The Happiness Equation
What if there was a simple equation you could apply to your life to make sure you were maximizing your happiness potential?
Seems silly, I know, but according to Jonathan Haidt of “The Happiness Hypothesis”, there is.
Let me say right up front that I am no fan of the self-help movement. I think, like most things, there are probably a few gems out there but most of it is just a way to try to make money off of the fact that everyone has something they would like to improve.
“The Happiness Hypothesis” is not a self help book. It takes a neuro-scientific, cultural, historical and philosophical view of happiness and tries to break down the learnings into what actually leads to happiness and surprise, surprise, it’s no one thing.
There is an actual equation that is proposed that makes a lot of sense to me and I hope it does for you, too.
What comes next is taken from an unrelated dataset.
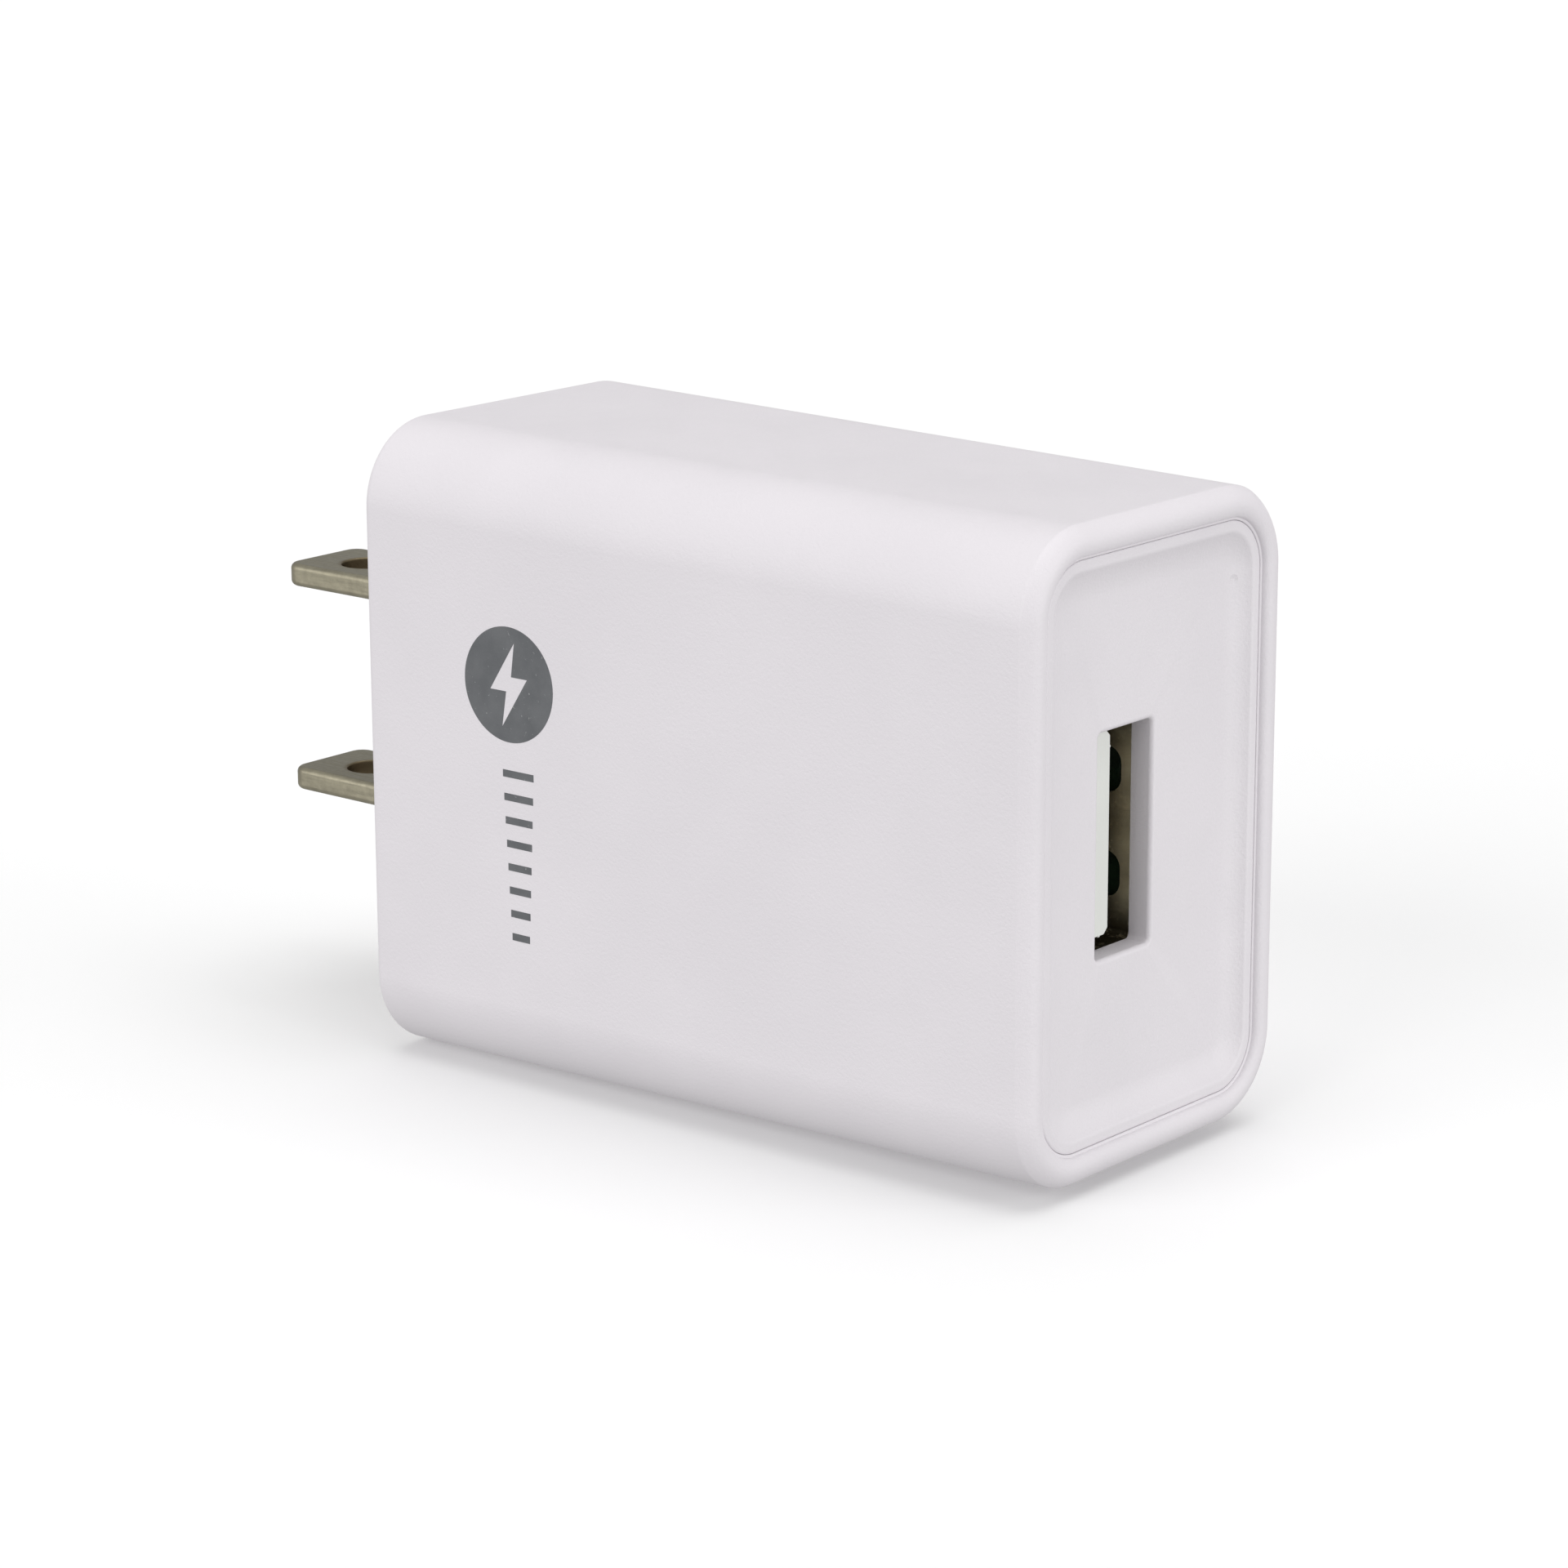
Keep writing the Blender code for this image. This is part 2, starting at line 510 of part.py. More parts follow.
def make_usb_port():
    half_width, half_height = SHELL_INNER[0] / 2, SHELL_INNER[1] / 2
    outer = (half_width + SHELL_SHEET, half_height + SHELL_SHEET)
    rings = [rounded_ring(half_width, half_height, SHELL_CORNER[0], SHELL_REAR_Y, PORT_X),
             rounded_ring(half_width, half_height, SHELL_CORNER[0], SHELL_FRONT_Y, PORT_X),
             rounded_ring(*outer, SHELL_CORNER[1], SHELL_FRONT_Y, PORT_X),
             rounded_ring(*outer, SHELL_CORNER[1], SHELL_REAR_Y, PORT_X)]

    def build(work):
        rows = [[work.verts.new(point) for point in ring] for ring in rings]
        for first, second in zip(rows, rows[1:] + rows[:1]):
            for k, corner in enumerate(first):
                after = (k + 1) % len(first)
                work.faces.new((corner, first[after], second[after], second[k]))

    shell = add_object("usb_shell", mesh_from(build, "usb_shell"), "shell_metal")
    for name, z in (("upper", SPRING_Z), ("lower", -SPRING_Z)):
        slit = plate(f"leaf_slit_{name}", [leaf_slit(z)], "YZ", PORT_X - SHELL_INNER[0],
                     PORT_X + SHELL_INNER[0])
        subtract(shell, slit)

    # the tongue and the block behind it are one moulding
    tongue_half, tongue_reach = TONGUE_SIZE[0] / 2, TONGUE_SIZE[1] / 2
    tongue = box("usb_tongue", (TONGUE_X - tongue_half, TONGUE_FRONT_Y, TONGUE_Z - tongue_reach),
                 (TONGUE_X + tongue_half, SHELL_REAR_Y - SMALL_GAP, TONGUE_Z + tongue_reach),
                 "port_plastic", bevel=TONGUE_EDGE)
    block = box("tongue_block",
                (PORT_X - half_width + SMALL_GAP, SHELL_FRONT_Y + PLUG_DEPTH, -half_height + SMALL_GAP),
                (PORT_X + half_width - SMALL_GAP, SHELL_REAR_Y + 2 * SMALL_GAP, half_height - SMALL_GAP))
    unite(tongue, block)

    # contact strips lie over shallow grooves in the tongue and pass through the block
    face_x = TONGUE_X + tongue_half
    front_y = TONGUE_FRONT_Y + CONTACT_INSET
    for name, z in CONTACT_Z.items():
        low, high = TONGUE_Z + z - CONTACT_WIDTH / 2, TONGUE_Z + z + CONTACT_WIDTH / 2
        groove = box(name + "_groove", (face_x - CONTACT_GROOVE, front_y - SMALL_GAP, low - SMALL_GAP),
                     (face_x + CONTACT_SHEET + SMALL_GAP, SHELL_REAR_Y + SHELL_LENGTH, high + SMALL_GAP))
        subtract(tongue, groove)
        box(name, (face_x, front_y, low), (face_x + CONTACT_SHEET, SHELL_REAR_Y + CONTACT_TAIL, high),
            "contact_gold")


def core_outline(sign):
    """Half of an E-shaped core in the YZ plane. sign is 1 for the half above the middle."""
    bar = sign * (CORE_HALF_HEIGHT - CORE_BAR)
    foot, top = sign * GAP / 2, sign * CORE_HALF_HEIGHT
    wide, leg = CORE_HALF_WIDTH, CORE_HALF_WIDTH - CORE_BAR
    shape = [(-wide, foot), (-wide, top), (wide, top), (wide, foot), (leg, foot), (leg, bar),
             (CORE_CENTRE_LEG, bar), (CORE_CENTRE_LEG, foot), (-CORE_CENTRE_LEG, foot),
             (-CORE_CENTRE_LEG, bar), (-leg, bar), (-leg, foot)]
    return [(CORE_Y + y, z) for y, z in shape]


def sleeve_ring(name, inner, wall, half_length, material):
    """A rectangular tube around the transformer's centre leg. inner is its half size in X and Y."""
    outer = box(name, (CORE_X - inner[0] - wall, CORE_Y - inner[1] - wall, -half_length),
                (CORE_X + inner[0] + wall, CORE_Y + inner[1] + wall, half_length), material)
    hollow = box(name + "_hollow", (CORE_X - inner[0], CORE_Y - inner[1], -2 * half_length),
                 (CORE_X + inner[0], CORE_Y + inner[1], 2 * half_length))
    return outer, hollow


def make_transformer():
    thickness = (CORE_X - CORE_HALF_THICKNESS, CORE_X + CORE_HALF_THICKNESS)
    plate("transformer_core_upper", [core_outline(1)], "YZ", *thickness, "ferrite")
    plate("transformer_core_lower", [core_outline(-1)], "YZ", *thickness, "ferrite")

    # bobbin: a tube round the centre leg with a flange at each end
    inner = (CORE_HALF_THICKNESS + GAP, CORE_CENTRE_LEG + GAP)
    flange_top = CORE_HALF_HEIGHT - CORE_BAR - GAP
    flange_foot = flange_top - BOBBIN_FLANGE
    reach = CORE_HALF_WIDTH - CORE_BAR - GAP
    bobbin, hollow = sleeve_ring("transformer_bobbin", inner, BOBBIN_WALL, flange_top, "bobbin_plastic")
    for end, sign in (("upper", 1), ("lower", -1)):
        low_z, high_z = sorted((sign * flange_foot, sign * flange_top))
        flange = box(f"bobbin_flange_{end}", (CORE_X - WINDING_HALF_DEPTH, CORE_Y - reach, low_z),
                     (CORE_X + WINDING_HALF_DEPTH, CORE_Y + reach, high_z))
        unite(bobbin, flange)
    subtract(bobbin, hollow)

    # windings and the tape round them, one over the other
    half_length = flange_foot - GAP
    layer = tuple(side + BOBBIN_WALL + SMALL_GAP for side in inner)
    for name, thick, material in (("primary_winding", WINDING_THICKNESS, "copper_wire"),
                                  ("secondary_winding", WINDING_THICKNESS, "copper_wire"),
                                  ("winding_tape", TAPE_THICKNESS, "yellow_tape")):
        winding, hollow = sleeve_ring(name, layer, thick, half_length, material)
        subtract(winding, hollow)
        layer = tuple(side + thick + SMALL_GAP for side in layer)


def make_capacitor(name, centre, axis, radius, length):
    """A can with a rounded top and a crimp groove near its foot. The axis points to its top."""
    half = length / 2
    groove_z = GROOVE_HEIGHT - half
    profile = [(0.0, half)]
    profile += [(radius - CAN_EDGE * (1 - math.sin(a)), half - CAN_EDGE * (1 - math.cos(a)))
                for a in quarter_steps(3)]
    profile += [(radius, groove_z + GROOVE_HALF_WIDTH), (radius - GROOVE_DEPTH, groove_z),
                (radius, groove_z - GROOVE_HALF_WIDTH), (radius, CAN_FOOT - half),
                (radius - CAN_FOOT, -half), (0.0, -half)]
    turned(name, profile, centre, axis, "can_metal", 28)


def make_sleeve(name, centre, axis, radius, length):
    """The thin sleeve round a can, open at both ends."""
    inner = radius + SLEEVE_CLEARANCE
    outer, top, foot = inner + SLEEVE_WALL, length / 2 - GAP, SLEEVE_CLEARANCE - length / 2
    turned(name, [(outer, top), (outer, foot), (inner, foot), (inner, top), (outer, top)],
           centre, axis, "black_sleeve", 28)


def make_capacitors():
    # smoothing capacitors for the rectified mains, lying across the board
    radius, length = INPUT_CAPACITOR_SIZE
    y, z = INPUT_CAPACITOR_PLACE
    for name, sign in (("input_capacitor_1", 1), ("input_capacitor_2", -1)):
        place = ((PART_SIDE_X - radius - GAP, y, sign * z), (0, 0, sign), radius, length)
        make_capacitor(name, *place)
        make_sleeve(name + "_sleeve", *place)

    # output capacitors beside the port, the second one a bare can
    radius = OUTPUT_CAPACITOR_RADIUS
    (y, z), (bare_y, bare_z) = OUTPUT_CAPACITOR_PLACES
    length, bare_length = OUTPUT_CAPACITOR_LENGTHS
    place = ((PART_SIDE_X - radius - GAP, y, z), (0, 1, 0), radius, length)
    make_capacitor("output_capacitor_1", *place)
    make_sleeve("output_capacitor_1_sleeve", *place)
    make_capacitor("output_capacitor_2", (PART_SIDE_X - radius, bare_y, bare_z), (0, 1, 0), radius,
                   bare_length)


def make_choke():
    """The filter choke: a drum core with its winding, standing on the board."""
    centre = (PART_SIDE_X - CHOKE_HALF_HEIGHT, *CHOKE_PLACE)
    top, inner = CHOKE_HALF_HEIGHT, CHOKE_HALF_HEIGHT - CHOKE_FLANGE
    rim = [(CHOKE_RADIUS - CHOKE_EDGE, top), (CHOKE_RADIUS, top - CHOKE_EDGE),
           (CHOKE_RADIUS, inner + CHOKE_EDGE), (CHOKE_RADIUS - CHOKE_EDGE, inner)]
    upper = [(0.0, top)] + rim + [(CHOKE_WAIST, inner)]
    lower = [(radius, -height) for radius, height in reversed(upper)]
    turned("choke_core", upper + lower, centre, (-1, 0, 0), "ferrite", 28)
    wound, bare, end = CHOKE_RADIUS - GAP, CHOKE_WAIST + SMALL_GAP, inner - GAP
    turned("choke_winding", [(wound, end), (wound, -end), (bare, -end), (bare, end), (wound, end)],
           centre, (-1, 0, 0), "copper_wire", 28)


def make_fusible_resistor():
    """A body with fatter ends that stands on the board, its far lead folded back beside it."""
    centre = Vector((PART_SIDE_X - RESISTOR_HALF_LENGTH - 0.7 * MM, *RESISTOR_PLACE))
    end = RESISTOR_HALF_LENGTH
    upper = [(0.0, end), (1.2 * MM, end), (1.6 * MM, end - 0.3 * MM), (1.7 * MM, end - 1.0 * MM),
             (1.5 * MM, end - 1.8 * MM)]
    lower = [(radius, -height) for radius, height in reversed(upper)]
    turned("fusible_resistor", upper + lower, centre, (-1, 0, 0), "resistor_body", 24)
    near, far = end + SMALL_GAP, -end - GAP
    foot = PART_SIDE_X - centre.x
    wire("fusible_resistor_lead_1", [centre + Vector((near, 0, 0)), centre + Vector((foot, 0, 0))],
         LEAD_RADIUS, "lead_metal")
    fold = [centre + Vector((far, 0, 0)), centre + Vector((far - 0.2 * MM, -0.9 * MM, 0)),
            centre + Vector((far + 0.1 * MM, -2.3 * MM, 0)), centre + Vector((foot, -2.6 * MM, 0))]
    wire("fusible_resistor_lead_2", fold, LEAD_RADIUS, "lead_metal")


def make_safety_capacitor():
    """A dipped disc standing on two leads."""
    radius, half = SAFETY_CAPACITOR_SIZE
    centre = Vector((PART_SIDE_X - radius - 1.0 * MM, *SAFETY_CAPACITOR_PLACE))
    upper = [(0.0, half)]
    upper += [(radius * (0.6 + 0.4 * math.sin(a)), half * math.cos(a)) for a in quarter_steps()]
    lower = [(ring, -height) for ring, height in reversed(upper[:-1])]
    turned("safety_capacitor", upper + lower, centre, (0, 0, 1), "blue_ceramic", 28)
    for number, offset in ((1, LEAD_SPACING), (2, -LEAD_SPACING)):
        start = centre + Vector((radius + GAP, offset, 0))
        end = Vector((PART_SIDE_X - 0.1 * MM, start.y, start.z))
        wire(f"safety_capacitor_lead_{number}", [start, end], LEAD_RADIUS, "lead_metal")


def make_chip(name, place, size, leads, material="chip_plastic"):
    """A moulded chip on the board's +X side. leads are per long side, and join the body."""
    x, (y, z) = CHIP_SIDE_X, place
    depth, width, height = size
    chip = box(name, (x, y - width / 2, z - height / 2), (x + depth, y + width / 2, z + height / 2),
               material, bevel=CHIP_EDGE, segments=1)
    reach = height / 2 + CHIP_LEAD_REACH
    lead_x = x + depth / 4
    for k in range(leads):
        lead_y = y + width * ((k + 0.5) / leads - 0.5)
        lead = box(f"{name}_lead_{k + 1}", (lead_x, lead_y - CHIP_LEAD_WIDTH / 2, z - reach),
                   (lead_x + CHIP_LEAD_THICKNESS, lead_y + CHIP_LEAD_WIDTH / 2, z + reach))
        unite(chip, lead)


def make_chips():
    for name, (place, size, leads) in CHIPS.items():
        make_chip(name, place, size, leads)
    for number, (y, z) in enumerate(CHIP_RESISTOR_PLACES, 1):
        make_chip(f"chip_resistor_{number}", (y * MM, z * MM), CHIP_RESISTOR_SIZE, 0)
    for number, (y, z) in enumerate(CHIP_CAPACITOR_PLACES, 1):
        make_chip(f"chip_capacitor_{number}", (y * MM, z * MM), CHIP_CAPACITOR_SIZE, 0, "chip_ceramic")


def main():
    clear_scene()
    make_materials()
    make_housing()
    make_front_cover()
    make_blades()
    make_blade_wires()
    make_board()
    make_usb_port()
    make_transformer()
    make_capacitors()
    make_choke()
    make_fusible_resistor()
    make_safety_capacitor()
    make_chips()


main()
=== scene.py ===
import json
import math

import bmesh
import bpy
from mathutils import Matrix, Vector


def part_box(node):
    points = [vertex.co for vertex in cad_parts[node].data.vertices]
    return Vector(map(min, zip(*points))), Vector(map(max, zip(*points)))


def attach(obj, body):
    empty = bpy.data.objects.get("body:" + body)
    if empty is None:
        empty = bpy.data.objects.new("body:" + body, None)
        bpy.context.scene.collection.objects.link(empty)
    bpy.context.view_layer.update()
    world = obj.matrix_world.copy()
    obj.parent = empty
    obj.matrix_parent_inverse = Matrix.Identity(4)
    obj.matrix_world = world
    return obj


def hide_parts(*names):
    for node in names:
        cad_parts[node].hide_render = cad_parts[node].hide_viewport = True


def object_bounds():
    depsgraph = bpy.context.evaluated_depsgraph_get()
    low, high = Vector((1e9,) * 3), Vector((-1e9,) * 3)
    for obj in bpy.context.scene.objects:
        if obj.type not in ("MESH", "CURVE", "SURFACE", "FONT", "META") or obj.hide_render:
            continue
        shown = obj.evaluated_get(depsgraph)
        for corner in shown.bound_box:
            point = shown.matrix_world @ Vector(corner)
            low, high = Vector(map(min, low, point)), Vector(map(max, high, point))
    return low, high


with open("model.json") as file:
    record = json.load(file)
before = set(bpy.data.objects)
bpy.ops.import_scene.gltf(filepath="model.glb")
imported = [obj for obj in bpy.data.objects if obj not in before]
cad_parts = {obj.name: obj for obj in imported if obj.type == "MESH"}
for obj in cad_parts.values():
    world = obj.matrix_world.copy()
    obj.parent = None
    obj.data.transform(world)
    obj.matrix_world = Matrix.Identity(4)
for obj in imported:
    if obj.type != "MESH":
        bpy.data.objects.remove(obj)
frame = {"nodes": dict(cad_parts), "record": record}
cad_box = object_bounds()

MM = 0.001

# Body, from the frame where the frame says it
housing_low, housing_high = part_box("housing")
BODY_DEPTH = -housing_low.y
FRONT_Y = housing_low.y
SIDE_TAPER = 0.7 * MM            # each side comes in this much from the wall face to the front rim
CORNER_RADIUS = 4.8 * MM
LEAST_CORNER = 0.8 * MM          # corners further in are never rounded less than this
REAR_FILLET = 0.6 * MM
REAR_WALL = 2.4 * MM             # the wall that the blades come through
SHELL_WALL = 2.4 * MM            # the side walls behind the cover
# the body is widest where the rear edge's rounding ends, a little narrower than its sides' line at y = 0
REAR_HALF = tuple(side + SIDE_TAPER * REAR_FILLET / BODY_DEPTH for side in (housing_high.x, housing_high.z))
RIM_CREST = 1.05 * MM            # outer side to the rim's foremost line
RIM_OUTER_DROP = 0.75 * MM
RIM_START = math.radians(38)     # the rim's rounding meets the sides at this angle, as a faint crease
RIM_CREASE = 0.05 * MM           # the straight side ends this far behind the start of the rounding
RIM_INNER = 1.70 * MM
RIM_INNER_DROP = 0.38 * MM
RIM_EDGE = 0.16 * MM
RECESS_DEPTH = 5.9 * MM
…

What I like most about this multi-dimensional approach is that it is a reminder that simply saying “I just want to be more happy” is like saying “I just want to be rich or thin or successful.’ Just?
In the U.S., our Declaration of Independence references “the PURSUIT of happiness”. It is a journey and it takes work, and above all, there is no GUARANTEE of happiness.
However, there is a formula and I’m going to “Marc-ify” it which is a tacky way of saying “dumb it down for me.”
H= Happiness (I’m guessing you probably figured that one out)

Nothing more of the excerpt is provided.